Seemingly, her accounting career came about because of fate. Ngoma was particularly inspired by the story of Nonkululeko Gobodo; South Africa’s first black female Chartered Accountant [CA(SA)], which was her mainstay.

“In a country where race, class and gender pre-determined your status in life, she was limitless. Her story became my mainstay and in my darkest and most difficult days, would help me to take one more step, fight one more day, and take one more breath,” she remembers.

Her path was not met without challenges. She pursued her accounting degree at the then University of Natal’s Howard College in KwaZulu-Natal. Her studies were initially funded by her mom, for whom no sacrifice for her children’s future was too great. Following her securing of good grades in her first year, Ngoma received bursaries from Toyota and Kellogg’s.

Armed with her first degree, she left university to begin her articles so that she could take some of the financial pressure off her mom and help with her siblings.

Focus on driving accountability and pursuing excellence

As a young graduate, she took the opportunity to do her articles at Ernst and Young.

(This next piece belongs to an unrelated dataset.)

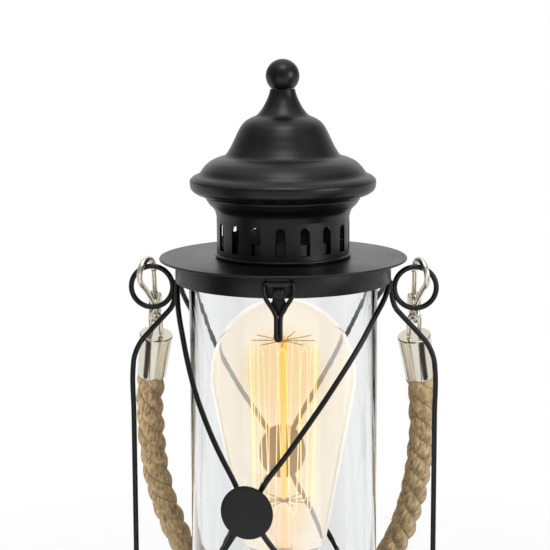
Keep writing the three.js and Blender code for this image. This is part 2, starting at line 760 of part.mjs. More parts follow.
function cage(z) {
  const share = (z - filamentBottom) / (filamentTop - filamentBottom);
  return filamentBottomRadius + share * (filamentTopRadius - filamentBottomRadius);
}

function filament() {
  const points = [];
  for (let run = 0; run < filamentRuns; run += 1) {
    const angle = (2 * Math.PI * (run + 0.5)) / filamentRuns;
    const heights = [filamentBottom, (filamentBottom + filamentTop) / 2, filamentTop];
    if (run % 2) heights.reverse();
    for (const z of heights) {
      points.push(new THREE.Vector3(cage(z) * Math.sin(angle), cage(z) * Math.cos(angle), z));
    }
  }
  return wire(points, filamentRadius, filamentRuns * 4, 3);
}

// Hubs on the rod with an arm to each bend of the filament
function supports(z, first) {
  const arms = [];
  for (let run = first; run < filamentRuns; run += 2) {
    const angle = (2 * Math.PI * (run + 1)) / filamentRuns;
    const reach = cage(z) - filamentRadius - 2 * seatGap - hubRadius / 2;
    const arm = rod(armRadius, reach, 3).rotateX(Math.PI / 2);
    arm.translate(0, hubRadius / 2 + reach / 2, z).rotateZ(-angle);
    arms.push(arm);
  }
  const hub = rod(hubRadius, hubThickness, pinSides).translate(0, 0, z);
  return cut(joined(hub, ...arms), bore(rodRadius + seatGap, 2 * hubThickness).translate(0, 0, z));
}

function addBulb() {
  const contactZ = bulbContactZ + bulbContactThickness / 2;
  add('bulb_contact', rod(bulbContactRadius, bulbContactThickness, pinSides), brass).position.z = contactZ;
  const insulatorProfile = [
    [0, 0], [bulbContactRadius, 0], [capRadius * 0.8, insulatorHeight], [0, insulatorHeight],
  ];
  add('bulb_insulator', turned(insulatorProfile, smallSides), phenolic).position.z = capZ - seatGap - insulatorHeight;
  const capProfile = [
    [0, 0], [capRadius * 0.85, 0], [capRadius, capHeight * 0.1], [capRadius, capHeight * 0.94],
    [capRadius * 0.97, capHeight], [0, capHeight],
  ];
  add('bulb_cap', turned(capProfile, smallSides), brass).position.z = capZ;
  const outline = bulbOutline();
  const profile = sheetProfile(outline, bulbWall);
  profile[outline.length - 1] = [0, bulbHeight];
  profile[outline.length] = [0, bulbHeight - bulbWall];
  add('bulb_glass', turned(profile, midSides, true), amber).position.z = bulbZ;
  const stemProfile = [
    [0, seatGap], [stemFootRadius, seatGap], [stemFootRadius * 0.8, stemFootHeight],
    [stemRadius, stemFootHeight * 2], [stemRadius * 0.8, stemHeight], [rodRadius, stemHeight + stemRadius],
    [rodRadius, rodHeight], [0, rodHeight],
  ];
  add('bulb_stem', turned(stemProfile, pinSides), amber).position.z = bulbZ;
  add('filament', filament(), glow).position.z = bulbZ;
  const bend = filamentRadius + seatGap;
  add('upper_filament_support', supports(filamentTop - bend, 0), steel).position.z = bulbZ;
  add('lower_filament_support', supports(filamentBottom + bend + stemRadius, 1), steel).position.z = bulbZ;
}

// Rope handle

const pivotSide = ringCentre() + ringRadius * Math.cos(pivotAngle * degree);
const ferruleTopSide = pivotSide - ferruleSetIn;
const pivotDrop = ringDrop - ringRadius * Math.sin(pivotAngle * degree);

// A place in the right hook's plane: across towards its outer leg, down, and off the plane
function inHook(across, down, off = 0) {
  const turn = hookTurn * degree;
  return new THREE.Vector3(
    pivotSide + across * Math.cos(turn) + off * Math.sin(turn),
    -across * Math.sin(turn) + off * Math.cos(turn),
    -down,
  );
}

// Puts a piece modelled in XZ with +Y off the plane into the right hook's plane
function placedInHook(geometry, across, down) {
  const place = inHook(across, down);
  return geometry.rotateZ(-hookTurn * degree).translate(place.x, place.y, place.z);
}

function hook() {
  const bightDrop = bightRadius - bightRise;
  const eyeTop = hookEyeDrop - hookEyeRadius;
  const outer = Array.from({ length: bightSteps + 1 }, (_, i) => {
    const angle = Math.PI * (1 - i / bightSteps);
    return inHook(bightRadius * Math.cos(angle), bightDrop - bightRadius * Math.sin(angle));
  });
  const leg = [
    inHook(bightRadius * 0.74, bightDrop + (eyeTop - bightDrop) * 0.28),
    inHook(bightRadius * -0.02, bightDrop + (eyeTop - bightDrop) * 0.62),
    inHook(-hookEyeSide, eyeTop),
  ];
  const body = wire([...outer, ...leg], hookWireRadius, 22);
  const eye = placedInHook(wireRing(hookEyeRadius, hookWireRadius, wireSides, 12), -hookEyeSide, hookEyeDrop);
  const cheekIn = gateKnuckleWidth / 2 + runGap;
  const cheekOut = cheekIn + cheekThickness;
  const yoke = new THREE.BoxGeometry(2 * cheekRadius, 2 * cheekOut, cheekThickness);
  const yokeAt = placedInHook(yoke, -hookEyeSide, eyeTop - cheekThickness / 2);
  const cheeks = [-1, 1].map((side) => {
    const length = eyeTop - gatePivotDrop;
    const shape = new THREE.Shape();
    shape.absarc(0, 0, cheekRadius, 0, Math.PI, false);
    shape.lineTo(-cheekRadius, -length);
    shape.lineTo(cheekRadius, -length);
    const cheek = plate(shape, cheekThickness, 4).rotateX(Math.PI / 2);
    cheek.translate(0, side > 0 ? cheekOut : -cheekIn, 0);
    return placedInHook(cheek, -bightRadius, gatePivotDrop);
  });
  const pinHole = bore(gatePinRadius + runGap, 3 * gateKnuckleWidth + overrun).rotateX(Math.PI / 2);
  return cut(joined(body, eye, yokeAt, ...cheeks), placedInHook(pinHole, -bightRadius, gatePivotDrop));
}

function gate() {
  const top = bightRadius - bightRise + seatGap + gateRadius / 2;
  const length = gatePivotDrop - top;
  const bar = rod(gateRadius, length, pinSides).translate(0, 0, length / 2);
  const knuckle = rod(gateKnuckleRadius, gateKnuckleWidth, pinSides).rotateX(Math.PI / 2);
  const pinHole = bore(gatePinRadius + runGap, 2 * gateKnuckleWidth).rotateX(Math.PI / 2);
  return placedInHook(cut(joined(bar, knuckle), pinHole), -bightRadius, gatePivotDrop);
}

function gatePin() {
  const length = gateKnuckleWidth + 2 * (runGap + cheekThickness);
  return placedInHook(rod(gatePinRadius, length, pinSides).rotateX(Math.PI / 2), -bightRadius, gatePivotDrop);
}

function ferrule() {
  const wall = ferruleMouthRadius - ferruleBore;
  const profile = [
    [0, 0], [ferruleTopRadius - wall / 2, 0], [ferruleTopRadius, -wall / 2],
    [ferruleMouthRadius, -ferruleLength], [ferruleBore, -ferruleLength],
    [ferruleBore, -ferruleCrown - seatGap], [0, -ferruleCrown - seatGap],
  ];
  return turned(profile, smallSides);
}

// The ferrule's frame: its top middle, leaning out on the way down
function onFerrule(geometry, splay = ferruleSplay) {
  geometry.rotateY(-splay * degree);
  return geometry.translate(ferruleTopSide, handleSetback, -ferruleTopDrop);
}

// A U-shaped wire on the ferrule, whose round top passes through the hook's eye
function staple() {
  const rise = ferruleTopDrop - hookEyeDrop - stapleHalfWidth;
  const points = [
    [stapleHalfWidth, stapleFootGap], [stapleHalfWidth, rise / 2],
    ...arc(0, rise, stapleHalfWidth, 0, 180, 6),
    [-stapleHalfWidth, rise / 2], [-stapleHalfWidth, stapleFootGap],
  ];
  const turn = hookTurn * degree;
  return points.map(([across, up]) => (
    new THREE.Vector3(across * Math.sin(turn), across * Math.cos(turn), up)
  ));
}

function rope() {
  const reach = pivotSide + ropeBulge;
  const down = ropeShares.map(([across, drop]) => (
    new THREE.Vector3(across * reach, handleSetback, -drop * ropeDrop)
  ));
  const splay = ferruleSplay * degree;
  const mouth = ferruleLength + ropeGap;
  const start = new THREE.Vector3(
    ferruleTopSide + mouth * Math.sin(splay), handleSetback, -ferruleTopDrop - mouth * Math.cos(splay),
  );
  const right = [start, ...down];
  const left = right.slice(0, -1).reverse().map((p) => new THREE.Vector3(-p.x, p.y, p.z));
  const strand = wire([...right, ...left], ropeRadius, 38, pinSides);
  const tenonTop = ferruleLength - ropeGrip;
  const tenonLength = ropeGrip + ropeRadius;
  const tenon = () => {
    const end = rod(ferruleBore - seatGap, tenonLength, pinSides);
    return onFerrule(end.translate(0, 0, -tenonTop - tenonLength / 2));
  };
  const rightEnd = tenon();
  const leftEnd = cleaned(tenon().scale(-1, 1, 1));
  return joined(strand, rightEnd, leftEnd);
}

function addHandle() {
  const handle = new THREE.Group();
  handle.position.z = plateHeight - pivotDrop;
  handle.rotation.x = handleLean * degree;
  lamp.add(handle);
  const stapleCurve = wire(staple(), stapleWireRadius, 16);
  const pieces = [
    ['hook', hook(), nickel], ['gate', gate(), nickel], ['gate_pin', gatePin(), nickel],
    ['staple', onFerrule(stapleCurve, 0), nickel], ['ferrule', onFerrule(ferrule()), nickel],
  ];
  for (const [name, geometry, look] of pieces) {
    add(`right_${name}`, geometry, look, handle);
    add(`left_${name}`, cleaned(geometry.clone().scale(-1, 1, 1)), look, handle);
  }
  add('handle_rope', rope(), jute, handle);
}

addBase();
addGlass();
addCage();
addCatch();
addHolder();
addBulb();
addLid();
addHinge();
addClasp();
addHandle();

export default lamp;
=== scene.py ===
import math

import bpy
import numpy as np
from mathutils import Matrix, Vector


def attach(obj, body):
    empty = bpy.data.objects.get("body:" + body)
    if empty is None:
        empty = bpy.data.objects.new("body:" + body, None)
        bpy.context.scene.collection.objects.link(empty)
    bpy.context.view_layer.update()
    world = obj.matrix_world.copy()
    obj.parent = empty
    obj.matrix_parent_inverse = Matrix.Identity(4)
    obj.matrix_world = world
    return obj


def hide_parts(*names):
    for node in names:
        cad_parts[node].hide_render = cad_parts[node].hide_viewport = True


bl_info = {
    "name": "Lantern table lamp",
    "version": (1, 0, 0),
    "blender": (4, 5, 0),
    "location": "3D View > Sidebar > Lantern",
    "description": "Surfaces and finishes of a lantern table lamp, built round its fixed frame",
    "category": "Add Mesh",
}

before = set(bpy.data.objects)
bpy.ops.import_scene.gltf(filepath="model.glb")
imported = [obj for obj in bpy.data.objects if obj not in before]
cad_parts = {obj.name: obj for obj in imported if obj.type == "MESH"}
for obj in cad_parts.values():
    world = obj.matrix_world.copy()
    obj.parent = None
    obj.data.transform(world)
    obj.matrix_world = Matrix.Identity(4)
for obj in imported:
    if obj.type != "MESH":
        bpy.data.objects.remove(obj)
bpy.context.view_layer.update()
MM = 0.001
ROUND = 2 * math.pi
UPRIGHT = math.pi / 2
# Steps round the largest turned pieces
FINE = 192

# Sizes of the lamp in millimetres and angles in radians or degrees, as its solids have them
SEAT_GAP = 0.3
PLATE_Z, PLATE_R = 224.3, 53.1
BAND_R, BAND_H = 46.3, 9.0
BAND_TOP = PLATE_Z - 1.3
BAND_LOW = BAND_TOP - BAND_H
LOWER_TOP = 39.3
DRUM_TOP = 30.3
GLASS_R = 40.5
WIRE_R = 1.15
RING_R, RING_X, RING_DROP = 8.95, 56.7, 13.5
RING_Z = PLATE_Z - RING_DROP
GUARD_X = 65.5
FOOT_Z = 8.3
CAGE_R = 46.6
CROSS_STEP = 1.45
CROSS_REACH = 86.5
DISC_ANGLES = {-1: -15.5, 1: -3.0}
CROSSING_Z = (BAND_LOW + LOWER_TOP) / 2 - 1.8
DISC_R = 11.3
CHIMNEY_R, CHIMNEY_WALL_H, CHIMNEY_H, CHIMNEY_FLARE = 28.4, 17.4, 26.2, 4.8
WINDOWS, WINDOW_HALF, WINDOW_LOW, WINDOW_TOP = 17, 2.15, 3.9, 15.7
AXLE_Y, AXLE_Z = 48.9, PLATE_Z - 3.4
DOME_Z, DOME_R, DOME_H = 250.8, 39.7, 44.9
BALL_R, BALL_SEAT_R = 7.15, 4.9
HOLDER_Z, CAP_Z, BULB_Z = 42.6, 66.2, 88.5
BULB_R, BULB_WIDEST, BULB_WALL = 32, 82.9, 0.8
PIVOT_X, PIVOT_Z = 59.016, 219.445
HANDLE_LEAN = math.radians(16.5)
HANDLE_BACK = 4.5
HOOK_TURN = math.radians(65)
BIGHT_R, BIGHT_CROWN = 5.85, 3.2
GATE_PIN = -BIGHT_R, 16.4
EYE_ACROSS, EYE_DOWN, EYE_R = -5, 24.4, 3.1
FERRULE_X, FERRULE_DROP, FERRULE_LENGTH = 56.816, 34.9, 20.6
FERRULE_SPLAY = math.radians(8.4)
FILAMENT_RUNS, FILAMENT_LOW, FILAMENT_HIGH = 18, 24.2, 98.0
FILAMENT_R, FILAMENT_FLARE = 13.0, 1.8

# Outlines. Shares are of a radius or width and of a height, and the rope's is in millimetres
DOME_SHARES = [
    (0.871, 0), (0.948, 0.029), (0.985, 0.058), (1, 0.116), (0.998, 0.145), (0.968, 0.174),
    (0.901, 0.205), (0.851, 0.263), (0.777, 0.321), (0.707, 0.35), (0.618, 0.379), (0.571, 0.437),
    (0.521, 0.523), (0.474, 0.61), (0.434, 0.668), (0.402, 0.697), (0.35, 0.726), (0.28, 0.755),
    (0.223, 0.813), (0.184, 0.873), (0.154, 0.931), (0.132, 1),
]
COVE_SHARES = [
    (0, 0), (0.06, 0.15), (0.14, 0.3), (0.34, 0.46), (0.64, 0.62), (0.84, 0.78), (1, 0.93),
]
STEEP_SHARES = [
    (1, 0), (0.845, 0.105), (0.709, 0.209), (0.594, 0.34), (0.491, 0.47), (0.375, 0.6),
    (0.257, 0.727), (0.131, 0.856), (0, 1),
]
FLAT_SHARES = [
    (1, 0), (0.86, 0.05), (0.738, 0.114), (0.597, 0.237), (0.478, 0.363), (0.37, 0.494),
    (0.264, 0.629), (0.158, 0.767), (0.1, 0.838), (0, 1),
]
GUARD_SHARES = [
    (0, 0), (0.01, 0.11), (0.045, 0.23), (0.11, 0.31), (0.23, 0.38), (0.55, 0.55), (0.86, 0.74),
    (0.975, 0.89), (1, 1),
]
ROPE_LINE = [
    (60.4, 60.4), (61.0, 67.0), (61.4, 75.0), (61.4, 84.0), (61.1, 93.0), (60.3, 102.5),
    (59.0, 112.0), (57.0, 122.0), (54.4, 132.0), (51.0, 142.0), (46.4, 151.5), (40.2, 160.5),
    (32.4, 168.0), (23.0, 173.6), (12.0, 177.0), (0, 178.2),
]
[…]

After completing her articles, Ngoma was employed by the Industrial Development Corporation (IDC) where she navigated various portfolios for 13 years.

Describing her time at the IDC, Ngoma says, “I was shaped by that organisation. The culture demanded excellence, but it was also nurturing and encouraged growth – both personal and professional,” she said.

Ngoma joined the AGSA in November 2012 as an executive responsible for internal operations, which was later restructured into a CFO position, a position she held until June 2021, when she was appointed as the National Head of Audit.

When reflecting on why she does what she does with such commitment, excitement and enthusiasm, Ngoma said she sees herself as a growth catalyst. Her passion is people and the country, and she intends to use her current role to augment her past focus on driving accountability and pursuing excellence.

And where does she see herself continuing to contribute to the country and its people?

“I want young professionals to develop resilience and know that there are no limits to what they can create. Circumstances are seasonal, they do not constrain what we can be and what we can create if we master the skills to navigate through them by knowing what to ask for and how, and more importantly, be willing to work for what we dream of. Resilience is the breeding ground of excellence, coupled with discipline and commitment – it all does pay off,” she says.

“Today I am honoured and awed by these accolades. Yet, the road ahead of me is still long. South Africa still needs each of us to build a capable state characterised by professionalism, excellence and an unwavering commitment to service.”